Victor Frankenstein places Igor firmly in the film’s foreground. In this incarnation, Igor is a hunchbacked freak discovered by Frankenstein during a visit to the circus. When Frankenstein sees Igor save trapeze artist Lorelei (Jessica Brown Findlay) after a horrific fall, he decides that Igor is the assistant he’s always needed and takes him in, fixing his deformities. The film continues to explore the relationship between the two men, their quarrels with a police inspector, and Igor’s budding romance with Lorelei.
Radcliffe, McAvoy, and Findlay all give commendable performances in the film. McAvoy portrays a comically unhinged Frankenstein, shooting spittle with each of his booming proclamations. Radcliffe puts in a solid performance as Igor, the voice of moral reason tempering Frankenstein and his wild ambitions.
Unfortunately, Victor Frankenstein neglects to explore the most fascinating element of Shelley’s tale: Frankenstein’s monster himself. Is Frankenstein’s monster a natural-born killer or did Victor’s neglect make him one? This intriguing question is central to Shelley’s novel. Though the monster commits numerous gruesome acts throughout the tale, Frankenstein’s own moral failings and dreams of conquering death are perhaps even more heinous than the monster’s bitter rebellion.
Instead of subtly leading us to contemplate Victor’s own monstrous tendencies, Victor Frankenstein relies upon Igor to voice the audience’s moral qualms. This heavy-handed moralizing, coupled with the film’s neglect of Frankenstein’s monster, are perhaps Victor Frankenstein‘s two biggest failings.

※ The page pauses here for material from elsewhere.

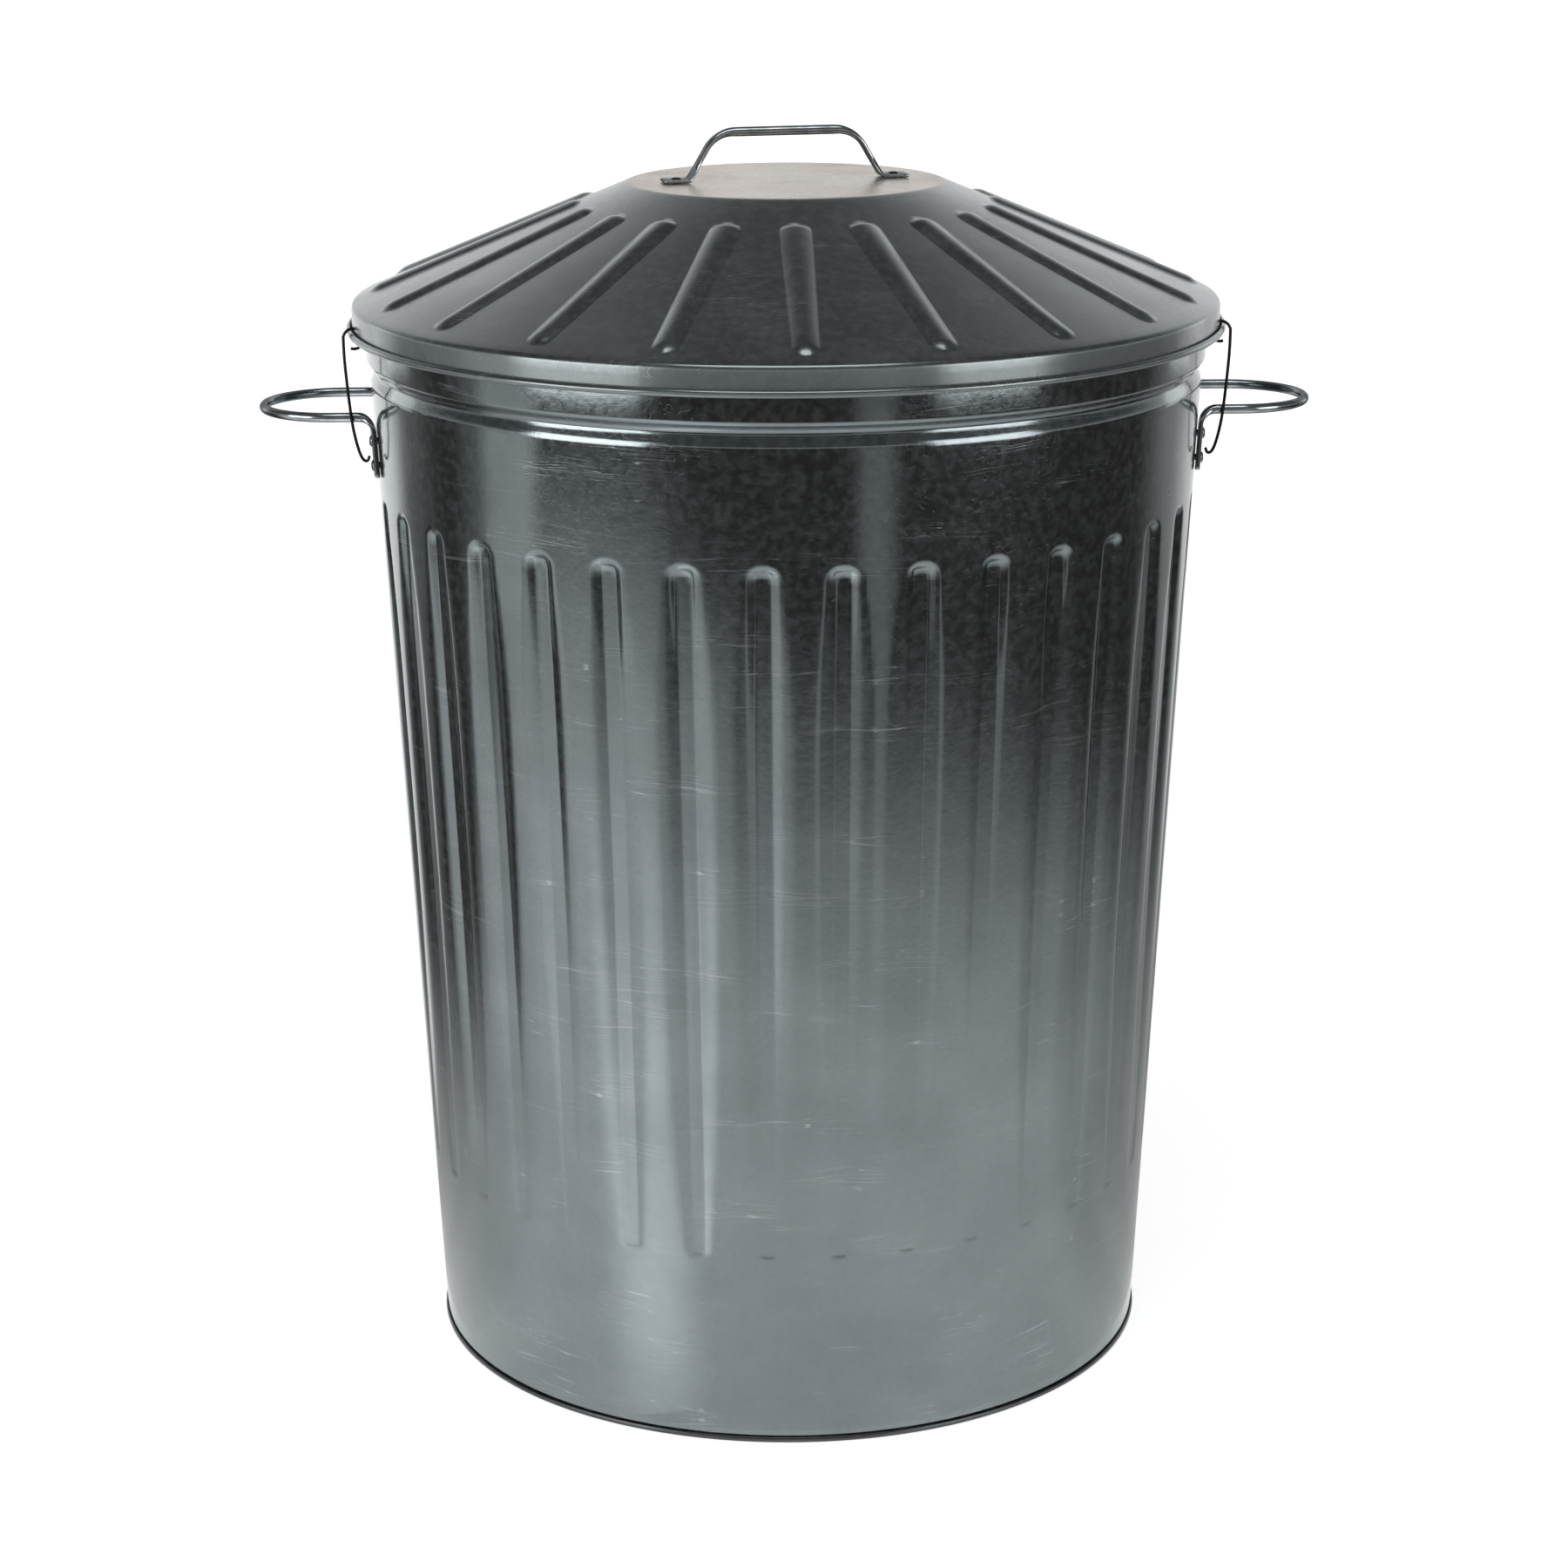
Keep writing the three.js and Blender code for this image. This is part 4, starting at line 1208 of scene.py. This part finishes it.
    def world(self) -> None:
        """Soft even light, and a background that is white near the horizon and dark overhead."""
        world = bpy.data.worlds.new("studio")
        bpy.context.scene.world = world
        tree = empty_tree(world)
        way = add_node(tree, "TexCoord", out="Generated")
        across = add_node(tree, "SeparateXYZ", links={0: way})
        _, deep, height = across.node.outputs
        behind = add_node(tree, "MapRange", {1: 0.4, 2: 0.8}, {0: deep})
        fades = []
        for low, high, near in ((20, 55, 1.0), (8, 14, 0.5), (2, 5, 1.0)):
            ends = {1: math.sin(math.radians(low)), 2: math.sin(math.radians(high)), 3: near}
            fades.append(add_node(tree, "MapRange", ends | {4: self.overhead}, {0: height}))
        back, front, horizon = fades
        front = add_node(tree, "Math", {"operation": "MAXIMUM"}, {0: front, 1: horizon})
        share = add_node(tree, "Mix", {"data_type": "FLOAT"}, {0: behind, 2: front, 3: back})
        seen = add_node(tree, "Background", {"Color": WHITE}, {"Strength": share})
        lit = add_node(tree, "Background", {"Color": WHITE, "Strength": 0.22})
        both = add_node(tree, "MixShader", links={0: self.background_rays(tree), 1: lit, 2: seen})
        add_node(tree, "OutputWorld", links={"Surface": both})

    def camera(self) -> None:
        """The camera, a little above the lid and almost in front of the bin."""
        distance, height, pitch, roll, yaw = 1.982, 0.8848, 0.2809, -0.0039, 0.001
        focal_length = 4141 / 1800  # in picture widths
        turn = Matrix.Rotation(math.radians(-1.9), 3, "Z")
        ahead = Vector((-math.sin(yaw) * math.cos(pitch), math.cos(yaw) * math.cos(pitch), -math.sin(pitch)))
        right = Vector((math.cos(yaw), math.sin(yaw), 0))
        above = right.cross(ahead)
        level_right = right * math.cos(roll) + above * math.sin(roll)
        level_up = above * math.cos(roll) - right * math.sin(roll)
        axes = turn @ Matrix((level_right, level_up, -ahead)).transposed()
        lens = bpy.data.cameras.new("camera")
        lens.sensor_width = 36.0
        lens.lens = lens.sensor_width * focal_length
        holder = bpy.data.objects.new("camera", lens)
        holder.matrix_world = Matrix.Translation(turn @ Vector((0, -distance, height))) @ axes.to_4x4()
        bpy.context.scene.collection.objects.link(holder)
        bpy.context.scene.camera = holder

    def build(self) -> None:
        """Sets up the room."""
        self.floor()
        self.surround()
        self.world()
        self.light_card()
        for lamp in (
            Softbox("left_softbox", -55, 2.7, 0.82, 1.6, 1.4, 34),
            Softbox("right_softbox", 51, 2.7, 0.82, 1.4, 1.4, 22),
            Softbox("rear_right_softbox", 128, 2.7, 0.6, 0.7, 1.0, 2),
            Softbox("rear_left_softbox", -128, 2.7, 0.6, 0.7, 1.0, 2),
            Softbox("top_softbox", 0, 0.7, 2.4, 1.3, 0.9, 10, 0.5),
        ):
            lamp.build()
        self.camera()
        bpy.context.scene.view_settings.view_transform = "Standard"
        LOG.info("studio ready")


# ---- The whole bin ----


def main() -> None:
    """Builds the bin, its lid and the studio, in order."""
    logging.basicConfig(level=logging.INFO, format="%(name)s: %(message)s")
    # Nearly new zinc: a clear, cool mirror with long scratches round the wall.
    wall_zinc = GalvanizedSheet(
        "galvanized_steel_wall", "7f8789", "737b7d", 0.125, scratches=0.3, wave_mm=0.2, rolled=True
    ).material()
    # Duller zinc, painted darker than the wall's as painted shade at the foot: a dark soft line there.
    base_zinc_painted_shade = GalvanizedSheet(
        "galvanized_steel_base", "565a5c", "424547", 0.32, scratches=0.2, wave_mm=0.1
    ).material()
    # Handled, weathered zinc: a blurred mirror, with beige dust on the level top.
    lid_zinc = GalvanizedSheet(
        "galvanized_steel_lid", "7d8486", "6f7678", 0.21, scratches=0.2, wave_mm=0.2, dust=0.7, grain=0.15
    ).material()
    # Bright plated rod: white and black lines along it. Its rivets are duller, those on the lid are dark.
    bright_rod = DrawnSteel("zinc_plated_rod", "a9aeb1", "868b8e", 0.17).material()
    rivet_steel = DrawnSteel("zinc_plated_rivet", "8f9497", "6a6f72", 0.3).material()
    aged_rivet = DrawnSteel("aged_steel_rivet", "58585a", "343436", 0.45).material()
    # Oil-blackened spring wire, nearly black, and bare grey-brown wire inside the curls.
    spring_wire = DrawnSteel("dark_spring_wire", "3a3634", "231f1e", 0.38).material()
    plain_wire = DrawnSteel("plain_steel_wire", "7b7875", "5d5855", 0.4).material()
    wall = Wall()
    wall.build(wall_zinc)
    Base().build(base_zinc_painted_shade)
    for side in Side:
        SideHandle(side, wall).build(bright_rod, rivet_steel)
    Lid().build(lid_zinc)
    LidHandle().build(bright_rod, aged_rivet)
    for side in Side:
        LidClip(side).build(spring_wire)
    for node in ("rim_wire", "lid_hem_wire"):
        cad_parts[node].data.materials.clear()
        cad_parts[node].data.materials.append(plain_wire)
    Studio().build()


if __name__ == "__main__":
    main()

Though the film offers a new perspective on Shelley’s novel, the film is hardly among the best interpretations of this timeless story. Universal’s 1931 classic Frankenstein and Mel Brooks’ farcical Young Frankenstein (1974) are far more engaging depictions of the tale. Both Frankenstein and Young Frankenstein take many liberties with Shelley’s source material. The 1931 film, for instance, includes a hunchbacked assistant named Fritz, portrays the monster as a mute savage, and attributes the monster’s behavior to his criminal brain rather than to Victor’s neglectful behavior. Young Frankenstein tells the tale of Frankenstein’s grandson, Frederick, and comically depicts the relationship between Frederick and his creation. The film’s happy ending vastly differs from the tragic conclusion of Shelley’s work and you can still check out this ‘70s classic on television (more info here).
Though many films have interpreted Shelley’s novel in unique ways, they maintain a focus on Frankenstein’s monster. By naming Victor and Igor the stars of the show, Victor Frankenstein abandons the very best part of the Frankenstein story. Indeed, critic and viewer appraisals of Victor Frankenstein have ranged from lukewarm to abysmal. Even the most dedicated Franken-fans will be disappointed by this mediocre movie.
Despite its creative retelling of Shelley’s novel, Victor Frankenstein fails to live up to the successes of its many predecessors. By neglecting to tell the tale of Frankenstein’s monster, McGuigan’s film loses the very element that made Shelley’s Frankenstein so great. One can only hope that future Frankenstein films will learn from the failings of Victor Frankenstein. The story of Frankenstein’s monster is the tale that truly needs to be told.